Updated at 13:45,15-04-2024

Belarus activists unmoved by election of two opposition MPs

Alec Luhn, The Guardian

Critics of Lukashenko regime say candidates were ‘appointed’ to appease west, and observers report vote-rigging

Opposition candidates have won seats in parliamentary elections in Belarus for the first time since 2000, though critics of the ruling regime said they had been “appointed” to appease the west, and independent observers reported widespread vote-rigging.

Anna Konopatskaya, of the United Civic party, won a district in Minsk, and Yelena Anisim, of the Belarusian Language Society, also won a seat. Anisim’s opponent, Yelena Zhuravlyova, a regime loyalist, unexpectedly withdrew from the race last month.

Leading critics of the regime of Alexander Lukashenko, who has ruled Belarus for 22 years, were unimpressed.

“Lukashenko is trying to show that he is creating possibilities [for the opposition], but nothing is actually happening, he just wants money from the west because the economy is headed towards a cliff,” said Andrei Sannikov, an activist who challenged Lukashenko in the 2010 presidential race and was imprisoned for two years in a violent crackdown on protests that arose after the flawed vote.

Nikolai Statkevich, another imprisoned 2010 presidential candidate, who was released in 2015, called the elections a “farce” and asked Belarusians to gather in Oktyabrskaya Square in Minsk on Monday night to “demand real elections”.

Belarus activists unmoved by election of two opposition MPs

President Alexander Lukashenko (right) greets a member of the electoral committee at a polling station in Minsk. Photograph: Tatyana Zenkovich/EPA

In February the European Union lifted most of its sanctions against Belarus following the release of political prisoners and a peaceful presidential election in October.

Belarus’s state-dominated economy – the government owns 80% of all industry – shrank by nearly 4% in 2015. Minsk has been negotiating a $3bn (£2.25bn) loan programme with the International Monetary Fund, and Lukashenko said on Sunday that Belarus had met all the organisation’s requirements except for a demand that the population pay for 100% of its utilities.

Observers reported numerous irregularities in Sunday’s elections. Although the central electoral commission announced a turnout of 74.8%, the independent group Right to Vote told Radio Liberty that based on the 10 districts where its 1,300 observers had been able to monitor all voting, turnout appeared to be less than 40%.

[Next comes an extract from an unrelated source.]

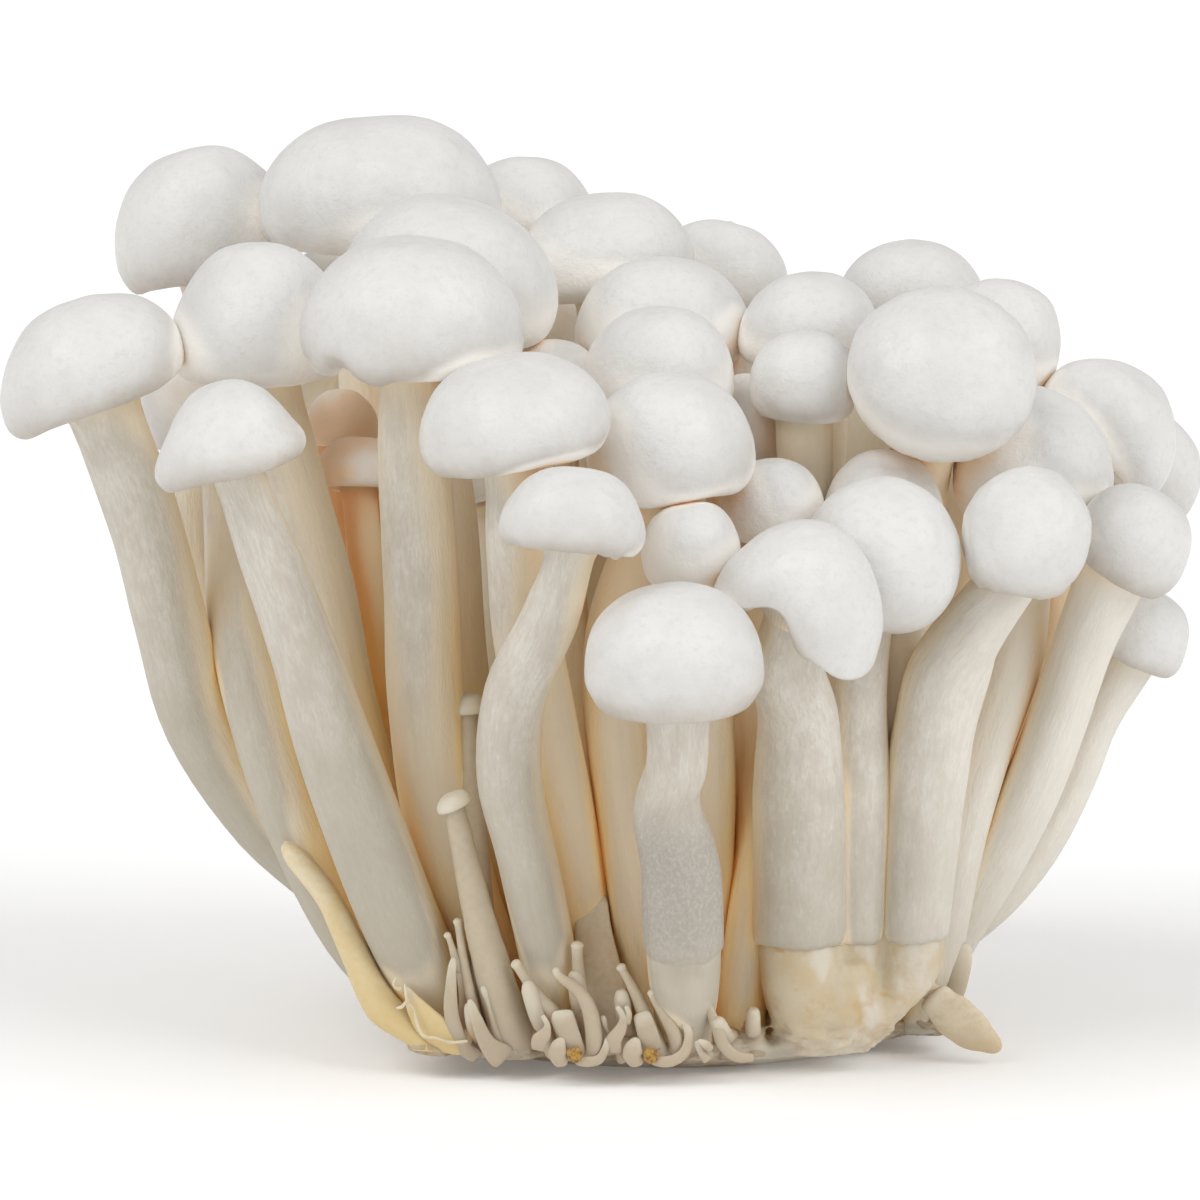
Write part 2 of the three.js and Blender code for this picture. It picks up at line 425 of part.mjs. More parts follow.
function capPoint(body, r, h, angle) {
  const half = body.wide / 2;
  let out = r * half;
  let up = h * body.tall;
  for (const lobe of body.lobes) {
    const w = lobeShare(lobe, angle);
    up -= lobe.drop * w * r * r;
    out += lobe.out * w * r;
  }
  return body.rim.clone().addScaledVector(body.axis, up)
    .addScaledVector(body.across, Math.cos(angle) * out)
    .addScaledVector(body.back, Math.sin(angle) * out);
}

// ---------------------------------------------------------------- settling
// Neighbours push one another apart until each stem and cap has room of its own.
function settle(bodies) {
  for (let round = 0; round < STEPS; round++) {
    bodies.forEach(refresh);
    for (const body of bodies) {
      body.shift = body.nodes.map(() => new THREE.Vector3());
      body.count = body.nodes.map(() => 0);
      body.capShift = new THREE.Vector3();
      body.capCount = 0;
    }
    for (const body of bodies) {
      const near = bodies.filter((other) => other !== body && other.box.intersectsBox(body.box));
      for (const ball of body.balls) {
        for (const other of near) pushStem(body, ball, other);
        if (!standsOnLump(ball.p)) pushFromLump(body, ball);
      }
      if (!body.hasCap) continue;
      for (const p of capPoints(body)) {
        for (const other of near) if (other.box.containsPoint(p)) pushCap(body, p, other);
      }
    }
    for (const body of bodies) relax(body);
  }
  bodies.forEach(refresh);
}

function addStemShift(body, t, way, size) {
  const s = t * LINKS;
  const i = Math.min(Math.floor(s), LINKS - 1);
  for (const [k, w] of [[i, 1 - (s - i)], [i + 1, s - i]]) {
    body.shift[k].addScaledVector(way, size * w);
    body.count[k] += w;
  }
  if (t < CAP_REACH && body.hasCap) addCapShift(body, way, size);
}

function addCapShift(body, way, size) {
  body.capShift.addScaledVector(way, size);
  body.capCount += 1;
}

function pushStem(body, ball, other) {
  if (!other.box.containsPoint(ball.p)) return;
  const stem = toStem(other, ball.p);
  const cap = other.hasCap ? toCap(other, ball.p) : Infinity;
  const need = ball.r + ROOM - Math.min(stem, cap);
  if (need <= 0) return;
  const way = wayOut(other, ball.p);
  addStemShift(body, ball.t, way, need / 2);
  if (cap < stem) addCapShift(other, way, -need / 4);
  else {
    let best = other.balls[0];
    for (const own of other.balls) {
      if (own.p.distanceToSquared(ball.p) < best.p.distanceToSquared(ball.p)) best = own;
    }
    addStemShift(other, best.t, way, -need / 2);
  }
}

function pushCap(body, p, other) {
  const stem = toStem(other, p);
  const cap = other.hasCap ? toCap(other, p) : Infinity;
  const need = ROOM - Math.min(stem, cap);
  if (need <= 0) return;
  const way = wayOut(other, p);
  addCapShift(body, way, need / 2);
  if (cap < stem) addCapShift(other, way, -need / 2);
}

function pushFromLump(body, ball) {
  const need = ball.r + ROOM - outsideLump(ball.p);
  if (need <= 0) return;
  const way = new THREE.Vector3(ball.p.x - lump.top[0], ball.p.y - lump.top[1], 0).normalize();
  addStemShift(body, ball.t, way, need);
}

// One move of a body: away from its neighbours, back towards its place, with a smooth stem.
function relax(body) {
  const last = body.nodes.length - 1;
  if (body.hasCap) {
    if (body.capCount) {
      const move = body.capShift.divideScalar(Math.max(body.capCount * CROWDING, 1));
      move.x *= SIDEWAYS;
      move.z *= SIDEWAYS;
      body.middle.add(move.clampLength(0, LONGEST_MOVE));
    }
    body.middle.add(body.home.clone().sub(body.middle).multiply(PULL));
  }
  for (let k = 0; k <= last; k++) {
    if (!body.count[k]) continue;
    const move = body.shift[k].divideScalar(Math.max(body.count[k], 1));
    body.nodes[k].add(move.clampLength(0, LONGEST_MOVE));
  }
  const off = body.nodes.map((p, k) => p.clone().sub(body.start[k]));
  if (body.hasCap) {
    off[0].copy(body.middle).sub(body.home);
    off[1].lerp(off[0], NECK_FOLLOWS);
  }
  for (let k = 1; k < last; k++) {
    const even = off[k - 1].clone().add(off[k + 1]).multiplyScalar(0.5);
    off[k].lerp(even, EVENING).multiplyScalar(HOLD.link);
  }
  off[last].multiplyScalar(HOLD.foot);
  off.forEach((move, k) => body.nodes[k].copy(body.start[k]).add(move));
  const foot = body.nodes[last];
  foot.z = onLump(...body.foot) ? lump.height + SEAT_GAP : moundTop(foot.x, foot.y) + SEAT_GAP;
}

// ---------------------------------------------------------------- skins
// Rings of points from the crown down to the foot, each with the point it shrinks towards.
function rings(body) {
  const out = [];
  let across = body.hasCap ? body.across.clone() : new THREE.Vector3(1, 0, 0);
  if (body.hasCap) {
    const core = body.rim.clone().addScaledVector(body.axis, body.tall * CORE);
    for (const [r, h] of body.form) out.push({ ring: capRing(body, r, h), core });
  }
  const curve = new THREE.CatmullRomCurve3(body.balls.map((ball) => ball.p), false, 'centripetal');
  const count = body.hasCap ? STEM_RINGS : body.thick.length - 1;
  const first = body.hasCap ? FIRST_RING.cap : FIRST_RING.tip;
  for (let i = 0; i < count; i++) {
    const t = mix(first, 1, i / count);
    const centre = curve.getPoint(t);
    const down = curve.getTangent(t);
    across = across.addScaledVector(down, -across.dot(down)).normalize();
    const side = across.clone().cross(down);
    const swell = i === 0 && body.hasCap ? COLLAR : 1;
    out.push({ ring: circle(centre, across, side, (along(body.thick, t) / 2) * swell), core: centre });
  }
  const foot = body.nodes[body.nodes.length - 1];
  const level = new THREE.Vector3(across.x, across.y, 0).normalize();
  const flat = circle(foot, level, new THREE.Vector3(-level.y, level.x, 0), along(body.thick, 1) / 2);
  for (const p of flat) p.z = onLump(...body.foot) ? foot.z : moundTop(p.x, p.y) + SEAT_GAP;
  out.push({ ring: flat, core: foot.clone() });
  return out;
}

function circle(centre, across, side, r) {
  const ring = [];
  for (let k = 0; k < SIDES; k++) {
    const angle = (2 * Math.PI * k) / SIDES;
    ring.push(centre.clone().addScaledVector(across, Math.cos(angle) * r)
      .addScaledVector(side, Math.sin(angle) * r));
  }
  return ring;
}

// Neighbours that still meet are pressed flat against one another, each giving way by half.
function press(body, near, core, p) {
  const room = (q) => {
    const depth = Math.min(toBody(body, q), 0);
    const least = near.reduce((low, other) => Math.min(low, toBody(other, q)), clearOfLump(body, q));
    return least - depth - ROOM;
  };
  if (room(p) >= 0) return p;
  let good = LEAST_SHARE;
  let bad = 1;
  for (let i = 0; i < HALVINGS; i++) {
    const t = (good + bad) / 2;
    if (room(core.clone().lerp(p, t)) >= 0) good = t;
    else bad = t;
  }
  return core.clone().lerp(p, good);
}

// How far a point is outside the lump, for a body that doesn't stand on it.
function clearOfLump(body, p) {
  return onLump(...body.foot) ? Infinity : outsideLump(p);
}

// A closed skin over rings of points, with a pole at each end.
function skin(crown, rows, foot) {
  const points = [crown, ...rows.flat(), foot];
  const faces = [];
  const at = (row, k) => 1 + row * rows[0].length + (k % rows[0].length);
  const end = points.length - 1;
  const last = rows.length - 1;
  for (let k = 0; k < rows[0].length; k++) {
    faces.push(0, at(0, k), at(0, k + 1));
    for (let row = 0; row < last; row++) {
      faces.push(at(row, k), at(row + 1, k), at(row + 1, k + 1));
      faces.push(at(row, k), at(row + 1, k + 1), at(row, k + 1));
    }
    faces.push(end, at(last, k + 1), at(last, k));
  }
  return { points, faces };
}

function toMesh(name, { points, faces }, seat, material) {
  const geometry = new THREE.BufferGeometry();
  const flat = points.flatMap((p) => [p.x - seat.x, p.y - seat.y, p.z - seat.z]);
  geometry.setAttribute('position', new THREE.Float32BufferAttribute(flat, 3));
  geometry.setIndex(faces);
  geometry.computeVertexNormals();
  const mesh = new THREE.Mesh(geometry, material);
  mesh.name = name;
  mesh.position.copy(seat);
  return mesh;
}

// ---------------------------------------------------------------- the clump and the scale
const wasm = await Module();
wasm.setup();

function solid({ points, faces }) {
  return new wasm.Manifold(new wasm.Mesh({
    numProp: 3,
    vertProperties: new Float32Array(points.flatMap((p) => [p.x, p.y, p.z])),
    triVerts: new Uint32Array(faces),
  }));
}

function makeClump(material) {
  const [cx, cy] = clump.centre;
  const ring = (share, height) => Array.from({ length: clump.sides }, (_, k) => {
    const angle = (2 * Math.PI * k) / clump.sides;
    const r = outline(angle) * share;
    const x = cx + Math.cos(angle) * r;
    const y = cy + Math.sin(angle) * r;
    return new THREE.Vector3(x, y, height ?? moundTop(x, y));
  });
  const sides = SIDE_RINGS.map(([share, height]) => ring(share, height * clump.edge));
  const mound = skin(new THREE.Vector3(cx, cy, clump.crown),
    [...TOP_RINGS.map((share) => ring(share)), ...sides], new THREE.Vector3(cx, cy, 0));
  const levels = LUMP_LEVELS.map(([z, ax, ay]) => Array.from({ length: lump.sides }, (_, k) => {
    const angle = (2 * Math.PI * k) / lump.sides;
    const t = z / lump.height;
    return new THREE.Vector3(mix(lump.foot[0], lump.top[0], t) + Math.cos(angle) * ax,
      mix(lump.foot[1], lump.top[1], t) + Math.sin(angle) * ay, z);
  }));
  const lumpSkin = skin(new THREE.Vector3(...lump.top, lump.height), levels.reverse(),
    new THREE.Vector3(...lump.foot, LUMP_LEVELS[0][0]));
  const made = solid(mound).add(solid(lumpSkin)).getMesh();
  const geometry = new THREE.BufferGeometry();
  geometry.setAttribute('position', new THREE.Float32BufferAttribute(made.vertProperties, 3));
  geometry.setIndex([...made.triVerts]);
  geometry.computeVertexNormals();
  const mesh = new THREE.Mesh(geometry, material);
  mesh.name = 'base_clump';
  return mesh;
}

// A thin leaf: an oval ring stretched to the width at each point of its path.
function makeScale(row, material) {
  const foot = V(row.foot);
  const path = evenly([...row.path.map(V), foot], row.rings - 1);
  const curve = new THREE.CatmullRomCurve3(path, false, 'centripetal');
  const rows = [];
  for (let i = 0; i < row.rings; i++) {
    const t = mix(...row.ends, i / (row.rings - 1));
    const centre = curve.getPoint(t);
    const down = curve.getTangent(t);
    const wide = new THREE.Vector3(0, 1, 0).cross(down).normalize();
    const side = wide.clone().cross(down);
    const half = along(row.widths, t) / 2;
    rows.push(Array.from({ length: SIDES }, (_, k) => {
      const angle = (2 * Math.PI * k) / SIDES;
      return centre.clone().addScaledVector(wide, Math.cos(angle) * half)
        .addScaledVector(side, Math.sin(angle) * Math.min(row.thick / 2, half * row.flat));
    }));
  }
  return toMesh(row.name, skin(path[0], rows, foot), foot, material);
}

// ---------------------------------------------------------------- the bunch
const flesh = (color, roughness) => new THREE.MeshStandardMaterial({ color, roughness, metalness: 0 });
const group = new THREE.Group();
group.name = 'shimeji_bunch';

const bodies = [...mushrooms.map(makeMushroom), ...growths.map(makeGrowth)];
settle(bodies);
for (const body of bodies) {
  const near = bodies.filter((other) => other !== body && other.box.intersectsBox(body.box));
  const rows = rings(body);
  const pressed = rows.map(({ ring, core }) => ring.map((p) => press(body, near, core, p)));
  const crown = press(body, near, rows[0].core, body.hasCap ? crownOf(body) : body.nodes[0].clone());
  const foot = body.nodes[body.nodes.length - 1].clone();
  const finish = flesh(body.hasCap ? COLOUR.flesh : COLOUR.pin, 0.6);
  group.add(toMesh(body.name, skin(crown, pressed, foot), foot, finish));
}
group.add(makeClump(flesh(COLOUR.clump, 0.75)));
group.add(makeScale(scale, flesh(COLOUR.scale, 0.75)));

export default group;
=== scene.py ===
"""A bunch of white shimeji mushrooms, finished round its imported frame.

Every mushroom is one skin from its crown to its foot, smoothed over the rings of its frame node.
All of them stand in one fused clump with a flat cut underside, with pins, a shoot and a torn scale
at its foot. Lengths are in metres; those written with MM are given in millimetres. A place on a skin
is named by its station: 0 is the top pole, and ring k of the frame node lies at station k + 1.
"""

import logging
import math
import zlib
from dataclasses import dataclass
from enum import Enum

import bmesh
import bpy
import numpy as np
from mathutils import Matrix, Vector, noise
from mathutils.bvhtree import BVHTree
from mathutils.kdtree import KDTree


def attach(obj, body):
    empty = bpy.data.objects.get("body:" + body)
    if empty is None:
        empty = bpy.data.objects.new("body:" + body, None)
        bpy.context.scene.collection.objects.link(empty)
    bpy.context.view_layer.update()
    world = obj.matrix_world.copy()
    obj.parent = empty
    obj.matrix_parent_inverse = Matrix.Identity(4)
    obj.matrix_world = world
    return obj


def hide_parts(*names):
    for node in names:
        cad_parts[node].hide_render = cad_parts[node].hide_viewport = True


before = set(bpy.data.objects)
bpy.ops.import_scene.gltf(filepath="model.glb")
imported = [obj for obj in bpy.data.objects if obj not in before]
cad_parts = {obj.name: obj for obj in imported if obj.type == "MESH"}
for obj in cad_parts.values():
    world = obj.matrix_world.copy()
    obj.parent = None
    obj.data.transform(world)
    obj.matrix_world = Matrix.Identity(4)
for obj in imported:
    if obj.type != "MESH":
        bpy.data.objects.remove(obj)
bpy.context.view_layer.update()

MM = 0.001
SIDES = 10  # points round each ring of a frame node
WELD = 0.002 * MM
CUT_MIDDLE = (6 * MM, -1 * MM)
CUT_REACH = (25 * MM, 21 * MM)  # half the width and half the depth of the cut face
CUT_FLAT = 0.72  # share of that reach that stays flat
CUT_RIM = 0.3  # share of it over which the rim then rises
CUT_RISE = 1.8 * MM  # how far the rim of the cut rises
CUT_LEFT = -9 * MM  # left of this it rises further
CUT_LEFT_RUN = 10 * MM
CUT_LEFT_RISE = 1.2 * MM
ABOVE_CUT = 0.1 * MM  # no skin comes nearer to the cut face
WAVES_KEPT = (1, 1, 1, 0.92, 0.8, 0.35)  # share kept of each wave round a ring, from broad to sharp
BODY = "root"

log = logging.getLogger("bunch")

Colour = tuple[float, float, float]
Span = tuple[float, float]
Row = tuple[float, ...]
Rows = tuple[Row, ...]


class Zone(Enum):
    """The kinds of surface on a mushroom, each with its own finish."""

    CAP = 0
    GILLS = 1
    STEM = 2


class Flesh(Enum):
    """The finishes that a small growth may have, each by its name among the finishes."""

    PIN = "pin"
    SHOOT = "shoot"
    SCALE = "scale"


# ------------------------------------------------------------------ rings and skins
@dataclass
class Rings:
    """The rings of a grown body, from its crown or tip down to its foot.

    Attributes:
        top: The pole at the crown or tip.
        levels: The rings, each with SIDES points in order round the body.
        foot: The pole under the foot.
    """

    top: np.ndarray
    levels: np.ndarray
    foot: np.ndarray

    def add_foot(self, ring: np.ndarray) -> None:
        """Adds one more ring below the last and moves the pole under the foot to it."""
        self.levels = np.concatenate([self.levels, ring[None]])
        self.foot = ring.mean(axis=0)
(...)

The Nasha Niva newspaper published photographs of electoral documents from a polling station in Konopatskaya’s district in Minsk showing discrepancies in the number of unused ballots and a tripling in the number of ballots cast by early and unregistered voters on the last day of polling, which it said was evidence of electoral fraud.

Human Rights Defenders for Free Elections reported that a large number of people had been forced to vote and electoral commissions had inflated turnout.

“The procedure of counting votes in Belarus hasn’t changed, it remains non-transparent,” coordinator Vladimir Labkovich told Radio Liberty.

Few expect that Konopatskaya and Anisim will be able to change the authoritarian style of governance in Belarus given parliament’s limited powers and the predominance of MPs loyal to Lukashenko. Indeed, the United Civic party chairman, Anatoly Lebedko, told independent news site Belarusky Partisans after the vote that “there’s no parliament as such in the country”.

Sannikov said: “They probably can write signs in some village in Belarusian rather than Russian, or fix up a road, but when the whole system needs perestroika, the improvement of a road in some city or village won’t help.”